Voile, barbes et coupures de courant

Cette saison, j’attends avec impatience de voir un peu plus d’hommes barbus et de femmes voilées sillonner les rues du Pakistan en balbutiant des mots rappelant vaguement l’ourdou. Je suis aussi curieux de découvrir quelles nouvelles scènes de vie authentiques nous réservent les auteurs de la série. Peut-être verra-ton Carrie Mathison, la protagoniste, s’aventurer seule dans la rue et entendre un homme lui dire : “dekhti hee rahay gee ya number bhi day gi” [tu vas rester là à me regarder ou bien tu me donnes ton numéro ?] Ou peut-être que Peter Quinn, un agent de la CIA, se fera tirer son portable sous la menace d’une arme ?

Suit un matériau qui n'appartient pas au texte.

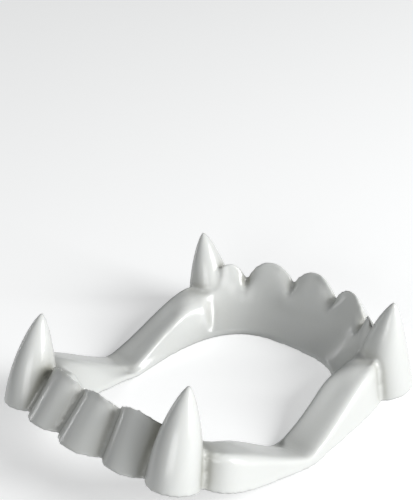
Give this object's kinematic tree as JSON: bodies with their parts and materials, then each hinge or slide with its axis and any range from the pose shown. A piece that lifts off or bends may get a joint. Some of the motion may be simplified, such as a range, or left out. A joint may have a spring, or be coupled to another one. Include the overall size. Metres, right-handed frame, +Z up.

Je verrais bien Saul, le mentor de Carrie Mathison, débarquer au Pakistan et infiltrer un groupe terroriste pour y jouer les agents doubles. Il a déjà la barbe et son ourdou ne peut pas être pire que celui des “Pakistanais” de la série. J’attends aussi avec impatience l’épisode où l’écran deviendra noir d’un coup, laissant croire au téléspectateur qu’il est terminé, alors qu’il ne s’agira que d’une coupure d’électricité. Carrie Mathison a été initiée aux méthodes de renseignement les plus sophistiquées, mais est-elle capable de s’aventurer dans les couloirs de l’ambassade américaine d’Islamabad à la seule lumière de son téléphone portable ?

Mariage à la pakistanaise

Ses compétences pourraient être testées jusqu’à leur extrême limite si elle se trouvait un amoureux pakistanais :
- Saura-t-elle convaincre ses parents qu’elle peut être la belle-fille idéale ?
- Est-elle capable de préparer un “roti” [galette] parfait ?
- La CIA fera-t-elle gracieusement don d’une voiture, d’un réfrigérateur et de l’air conditionné à sa belle-famille [en guise de dot] ?

La perspective d’un mariage américano-pakistanais dans cette saison m’inspire les rêves les plus fous. Si on pouvait voir des agents de la CIA danser sur “Desi Thumka”, un tube de pop locale, pendant le “mehndi” [la cérémonie du hénné], la série battrait, à coup sûr, tous les records d’audience.